The working world can be a harrowing place. The work-home life balance
is exceedingly complex and difficult to navigate, with many workers often requiring a daily dose of coffee to help them overcome morning and mid-day lulls.
For a majority of Americans - and their counterparts across the globe - the morning cup of coffee is as important as, well, the second cup of coffee that follows it. In its 2010 National Coffee Drinking Trends Study, the National Coffee Association concluded a whopping 56 percent of Americans drink coffee on a daily basis, with consumption rates rising concurrently with age.
Moreover, a study released this week by national coffee chain Dunkin' Donuts concluded the morning cup of Joe is an essential part of many workers' lives. The Massachusetts-based company endeavored to ascertain whether workers in certain fields drank more coffee than others.
Researchers surveyed more than 4,700 workers
across the U.S., asking them about their daily coffee drinking habits. The findings indicate workers in certain professions were far more likely to state they needed coffee each day to perform optimally at their job.
Scientists and laboratory technicians, the study concluded, were most likely to assert they needed coffee to get through the workday.

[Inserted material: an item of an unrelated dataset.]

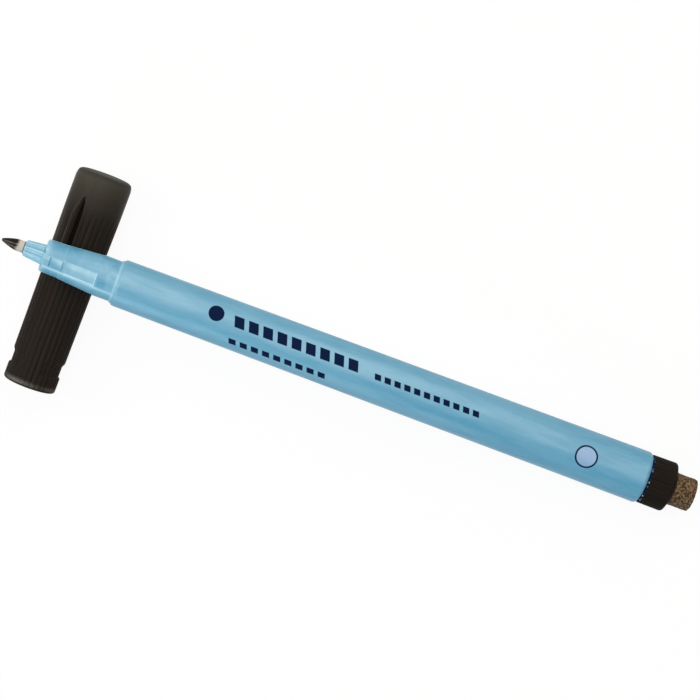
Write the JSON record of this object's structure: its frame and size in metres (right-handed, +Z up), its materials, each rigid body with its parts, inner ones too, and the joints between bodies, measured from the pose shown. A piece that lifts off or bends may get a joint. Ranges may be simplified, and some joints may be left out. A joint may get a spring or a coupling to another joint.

Marketing and public relations professionals, education administrators, editors and writers, healthcare administrators, physicians, food preparers, professors, social workers and financial professionals rounded out the top 10, according to the study.
Poll respondents were also asked how they take their coffee, how it fits into their daily routine and whether they believed coffee had helped them advance in their careers.
The study found attorneys, judges and hotel workers were most likely to take their coffee black, while human resource workers and personal caretakers were conversely more apt to add cream and sugar to their cups of Joe. Thirty-six percent of coffee drinkers between the ages of 18 and 24 said it had aided their careers, providing them an opportunity to network with coworkers.
What's more, 61 percent of those surveyed who said they drink coffee affirmed they drink two cups or more each day. Twenty-eight percent of poll respondents asserted they drink three cups or more per day.
Coffee also seems to be widely consumed in the Northeast, according to the study's findings. Forty-nine percent of workers in the region claimed they were less efficient when they did not drink coffee, compared to 47 percent of those living in the West, and 45 percent of people in the Midwest and South.
A study conducted by the Harvard School of Public Health and published in the Archives of Internal Medicine this week corroborates the prior study's findings regarding coffee's holistic benefits.
In their report, Harvard researchers asserted they followed more than 50,000 women in the U.S. "free of depressive symptoms" between 1996 and 2006. They measured participants' coffee consumption levels through validated questionnaires, noting "clinical depression was defined as self-reported physician-diagnosed depression and antidepressant use."
The study, "Coffee, Caffeine, and Risk of Depression Among Women," ultimately concluded the risk of depression falls with increasing caffeinated coffee consumption. The researchers acknowledged further studies must be conducted to prove the findings, but many coffee drinkers can attest to its mystical power.
Dunkin' Donuts commissioned its own study as National Coffee Day is celebrated this week, according to the company's chief global customer and innovation officer, John Costello.
"National Coffee Day is the perfect time to celebrate coffee’s unique place as a staple in our daily lives," he said. "As these survey results show, coffee continues to play an increasingly important role in the workplace, helping to jumpstart people across all professions in the morning and keep them going throughout their busy workday."